This is going to be a long post. I could try and shorten it but then I'd confuse everybody!
Background info:
I have a friend who died almost 2 years ago, she had a little baby at the time only a few months old. So the girls dad took on the role of solo parent. About 6 months after that he was in a car accident and died of complications as a result of that. Since then my friends little sister (debs who is only now turning 19 soon) stepped up and has been raising the little girl ever since.
I've also got really close to debs and I'm also really good friends with her partner nat (yes lesbian relationship). Now debs has got a medical condition (to do with her kidneys) which she found out about 4 years ago I think and she's gone down hill really fast and shes in total renal failure now and is on dialysis every day.
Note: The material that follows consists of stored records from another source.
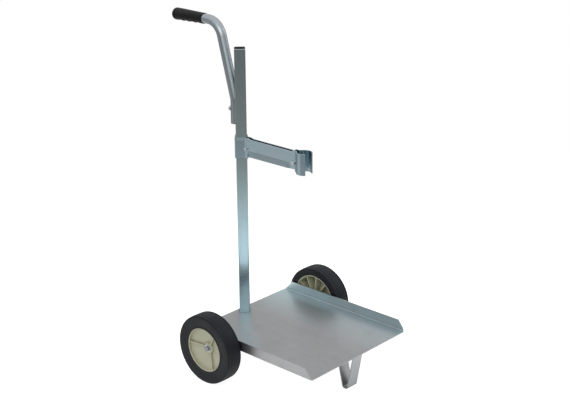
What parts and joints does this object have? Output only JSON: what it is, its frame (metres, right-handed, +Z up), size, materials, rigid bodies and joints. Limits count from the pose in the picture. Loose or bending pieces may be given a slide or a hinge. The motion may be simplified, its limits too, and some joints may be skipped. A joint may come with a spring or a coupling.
{
  "type": "hand truck",
  "caption": "Two-wheel hand truck with a lipped sheet platform, front foot, square post, bent handle with moulded grip and a sliding support arm with a sprung tube clip.",
  "frame": {"origin": "on the floor, at the middle of the whole truck's box, which is almost under the axle", "axes": "+Z up, -Y to the platform's front edge and the arm, +Y to the handle, X along the axle"},
  "size_m": [0.512, 0.7006, 0.9812],
  "materials": {
    "zinc_deck": "zinc plated sheet, satin, faint spangle",
    "zinc_post": "bright blue zinc plated square tube",
    "zinc_tube": "zinc plated round tube, satin",
    "zinc_arm": "blue zinc plated pressed sheet",
    "steel_cap": "pressed spring steel, dull plated",
    "zinc_fastener": "bright zinc plated fastener",
    "steel_axle": "bright drawn steel",
    "tyre_rubber": "solid black rubber, matt",
    "hub_plastic": "cream moulded plastic, semi matt",
    "bush_plastic": "natural nylon",
    "black_plastic": "black moulded plastic",
    "grip_rubber": "black moulded soft grip"
  },
  "bodies": {
    "frame": {"platform": "zinc_deck", "front_foot": "zinc_deck", "cross_channel": "zinc_deck", "axle_saddle_left": "zinc_deck", "axle_saddle_right": "zinc_deck", "post": "zinc_post", "post_cap": "black_plastic", "handle_tube": "zinc_tube", "handle_stud": "zinc_fastener", "handle_washer": "zinc_fastener", "handle_nut": "zinc_fastener", "handle_grip": "grip_rubber", "axle": "steel_axle", "inner_washer_left": "zinc_fastener", "outer_washer_left": "zinc_fastener", "push_cap_left": "steel_cap", "inner_washer_right": "zinc_fastener", "outer_washer_right": "zinc_fastener", "push_cap_right": "steel_cap"},
    "arm": {"support_arm": "zinc_arm", "arm_clip": "zinc_arm", "clamp_bolt": "zinc_fastener", "clamp_nut": "zinc_fastener", "clamp_washers": "zinc_fastener", "clip_bolt": "zinc_fastener", "clip_nut": "zinc_fastener", "clip_washers": "zinc_fastener"},
    "wheel_left": {"tyre_left": "tyre_rubber", "hub_left": "hub_plastic", "bush_left": "bush_plastic"},
    "wheel_right": {"tyre_right": "tyre_rubber", "hub_right": "hub_plastic", "bush_right": "bush_plastic"}
  },
  "joints": [
    {"name": "wheel_left_spin", "type": "hinge", "parent": "frame", "child": "wheel_left", "pos_m": [-0.22, 0.00175, 0.1], "axis": [1, 0, 0], "continuous": true},
    {"name": "wheel_right_spin", "type": "hinge", "parent": "frame", "child": "wheel_right", "pos_m": [0.22, 0.00175, 0.1], "axis": [1, 0, 0], "continuous": true},
    {"name": "arm_slide", "type": "slide", "parent": "frame", "child": "arm", "axis": [0, 0, 1], "range_m": [-0.44, 0.025]}
  ]
}
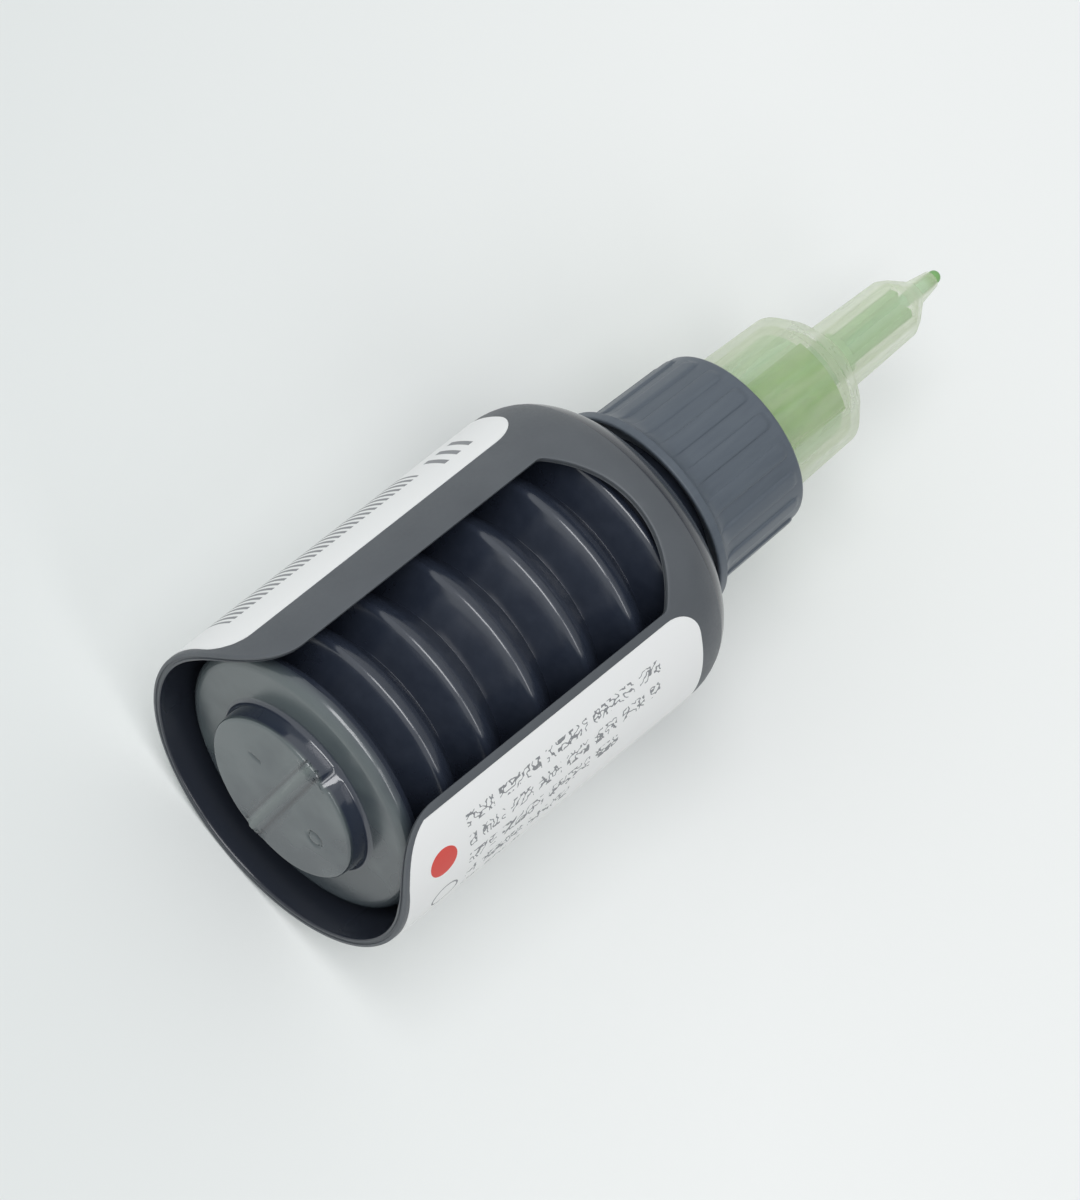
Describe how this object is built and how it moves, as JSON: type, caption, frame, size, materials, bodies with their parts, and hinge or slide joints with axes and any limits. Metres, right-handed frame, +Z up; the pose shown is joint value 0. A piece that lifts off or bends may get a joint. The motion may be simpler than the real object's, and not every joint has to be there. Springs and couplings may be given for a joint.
{
  "type": "gasket sealant tube",
  "caption": "Bellows bottle of gasket sealant in a rigid grip sleeve, with a thumb window, a ribbed collar and a translucent twist nozzle.",
  "frame": {"origin": "on the resting surface, under the middle of the overall length and of the width, with the bottle lying on its side and the thumb window up", "axes": "+X along the bottle's axis towards the nozzle, +Z up through the thumb window, +Y to the left seen from the rear"},
  "size_m": [0.132, 0.048, 0.0479],
  "materials": {
    "sleeve_plastic": "satin moulded dark grey",
    "label_paper": "matt white film",
    "bellows_plastic": "glossy blow-moulded dark grey",
    "end_disc_plastic": "satin blow-moulded dark grey",
    "collar_plastic": "satin moulded blue grey",
    "nozzle_plastic": "translucent natural",
    "insert_plastic": "satin green"
  },
  "bodies": {
    "bottle": {"sleeve": "sleeve_plastic", "label": "label_paper", "bellows": "bellows_plastic", "insert": "insert_plastic"},
    "end_disc": {"bellows_end": "end_disc_plastic"},
    "collar": {"collar": "collar_plastic"},
    "nozzle": {"nozzle": "nozzle_plastic"}
  },
  "joints": [
    {"name": "bellows_squeeze", "type": "slide", "parent": "bottle", "child": "end_disc", "axis": [1, 0, 0], "range_m": [0, 0.034], "stiffness_N_per_m": 150, "deforming": ["bellows"]},
    {"name": "collar_turn", "type": "hinge", "parent": "bottle", "child": "collar", "pos_m": [0.012, 0, 0.0239], "axis": [1, 0, 0], "range_deg": [0, 120]},
    {"name": "nozzle_lift", "type": "slide", "parent": "collar", "child": "nozzle", "axis": [1, 0, 0], "range_m": [0, 0.002]}
  ],
  "couplings": [
    {"joint": "nozzle_lift", "follows": "collar_turn", "m_per_rad": 0.00095493}
  ]
}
She sent me this email today basically informing me that she doesn't know how to explain to her little girl that she's dying and that it's going to happen soon. She doesn't remember her birth mum since she was only a few months old. But how do you explain all this to a 2 yr old? It's not like you can't just say anything and wait til she's older (this is whats planned about what happened to her birth mum) because now she's old enough and is gonna notice when debs is gone.
She's also informed me that once she gets to the point where she doesn't feel like she's living that she's going to end it rather than go slowly. I sooo don't know what to do, if I should do anything or what to say to her. There is no way that I can relate to any of what she is going through. I also know that with her it is not just some despair and empty threat.. she's not like that and has mentioned it before to me.
I don't need to worry so much with what is going to happen to the little girl because I have no doubt in my mind that nat will take care of her since she's mummy number 2 at the moment anyway.